The poor dog, in life the firmest friend,
The first to welcome, foremost to defend,
Whose honest heart is still his master's own,
Who labours, fights, lives, breathes for him alone?

As these faithful companions of the solitary woman passed away one by one they were honoured with burial and headstone in that sheltered little dell which dips down behind the Oatlands grotto. It is a resting-place which might make man himself "half in love with easeful death." Only two of the tombstones bear anything in the nature of an epitaph; the rest are simply inscribed with a name.

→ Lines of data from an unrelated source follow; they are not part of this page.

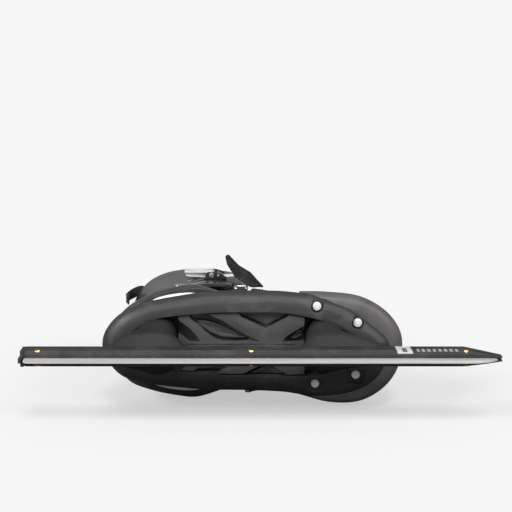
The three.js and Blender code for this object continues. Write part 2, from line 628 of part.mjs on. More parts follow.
// ---- Straps on the boot ----
// The strap's line over the instep: distance along the tilted plane, and distance from the blade plane.
function instepLine() {
  const angle = THREE.MathUtils.degToRad(STRAP.tilt);
  const [ux, uy] = [Math.cos(angle), Math.sin(angle)];
  const skin = (u, side) => {
    let widest = -Infinity;
    for (const off of [-STRAP.half, 0, STRAP.half]) {
      const x = STRAP.at[0] + u * ux - off * uy;
      const y = STRAP.at[1] + u * uy + off * ux;
      widest = Math.max(widest, side * skinZ(BOOT_LEVELS, y, x, side, -STRAP.standoff));
    }
    return side * widest;
  };
  const outer = [];
  const inner = [];
  for (let u = STRAP.from; u <= 28; u += 6) {
    inner.push([u, skin(u, -1)]);
    if (u >= 0) outer.unshift([u, skin(u, 1)]);
  }
  return [...inner, [36, -19], [39.5, -5], [36, 11], ...outer];
}

function buildStraps() {
  const { at, half, thickness, tilt } = STRAP;
  const turn = THREE.MathUtils.degToRad(tilt);
  const lay = (geometry) => geometry.rotateZ(turn).translate(at[0], at[1], 0);
  const laid = band(instepLine(), thickness, -half, half, 30, lay);
  const fitted = laid.subtract(bootLoft(-FIT, 72.6, 200));
  add("power_strap", largest(fitted.subtract(bar(1.9, 20, "z", strapRivet()))), FABRIC);
  const rivet = strapRivet();
  const shank = bar(1.5, 10.6, "z", [rivet[0], rivet[1], rivet[2]], 14);
  const head = bar(3.2, 0.9, "z", [rivet[0], rivet[1], rivet[2] - 5], 20);
  const upset = bar(3, 0.8, "z", [rivet[0], rivet[1], rivet[2] + 5.1], 18);
  add("strap_rivet", shank.add(head).add(upset), SILVER);
  const [hingeX, hingeZ] = TAB.hinge;
  const outline = [[hingeX + 5, hingeZ], [-4.9, 51.5], [-15.5, 58], [-24.5, 67.8], [-27.5, 66.3],
    [-26, 59], [-18.8, 47], [-12, hingeZ + 4.4], [-5, hingeZ]];
  add("strap_tab", plateXZ(outline, TAB.y - TAB.thickness / 2, TAB.y + TAB.thickness / 2), FABRIC);
}

function strapRivet() {
  const [x, y] = [STRAP.at[0] - 6, STRAP.at[1] - 4.5];
  return [x, y, skinZ(BOOT_LEVELS, y, x, -1)];
}

// ---- Silver ring and the webbing that holds it ----
function buildRing() {
  const { x, halfLength, low, high, z, bar: thick } = RING;
  let loop = bar(thick, 2 * halfLength, "x", [x, low, z], 14);
  loop = loop.add(bar(thick, 2 * halfLength, "x", [x, high, z], 14));
  for (const side of [-1, 1]) {
    const at = [x + side * (halfLength - thick), (low + high) / 2, z];
    loop = loop.add(bar(thick, high - low + 2 * thick, "y", at, 14));
  }
  add("strap_ring", loop, SILVER);
  const skin = skinZ(BOOT_LEVELS, 92, x, 1) + 0.8;
  const keeper = box([x - 4, 87, z - 2.6], [x + 4, low + 2.8, z + 2.6]).add(
    box([x - 4, 100.2, skin - 4], [x + 4, low + 2.8, z]));
  const trimmed = keeper.subtract(bar(thick + FIT, 40, "x", [x, low, z], 16));
  add("ring_keeper", largest(trimmed.subtract(bootLoft(-FIT, 72.6, 200))), FABRIC);
}

// ---- Loop behind the ankle for pulling the boot on ----
function buildPullLoop() {
  const { z, width, thickness } = PULL_LOOP;
  const line = [[-121.6, 186], [-122.5, 193], [-125, 203], [-122, 211], [-114, 212], [-109, 206]];
  const stand = (geometry) => geometry.rotateX(-Math.PI / 2).translate(0, 0, z);
  add("pull_loop", band(line, thickness, -width / 2, width / 2, 16, stand), FABRIC);
}

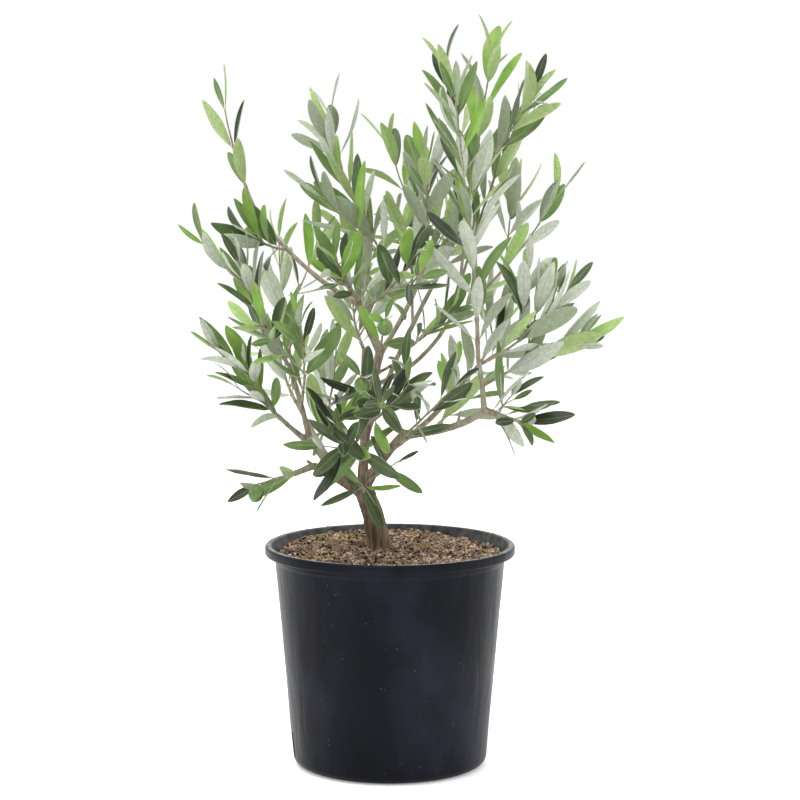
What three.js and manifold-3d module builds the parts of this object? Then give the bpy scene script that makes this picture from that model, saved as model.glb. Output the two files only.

The longest epitaph is that "To the Memory of Julia," which reads thus:

Here Julia rests, and here each day
     Her mistress strews her grave with flowers,
Mourning her death, whose frolic play
     Enlivened oft the lonesome hours.
From Denmark did her race descend,
     Beauteous her form and mild her spirit;
Companion gay, and faithful friend —
     May ye who read have half her merit.

Among the most notable associations which Oatlands has gathered to itself in years nearer our own day must be recorded the facts that here Motley laboured at certain parts of his "Dutch Republic," and that here Zola found a secure hiding-place when France was in hue and cry after the writer of J'accuse. Motley has not recorded his opinion of the Oatlands grotto and dogs' cemetery, but Zola has. The grotto had no attractions for him, but he often found his way to the little cemetery at its side. It reminded him of the green islet in the Seine at Médan, where he buried his own dumb companions, and of the faithful dog who had pined and died because he heard his master's footsteps no more.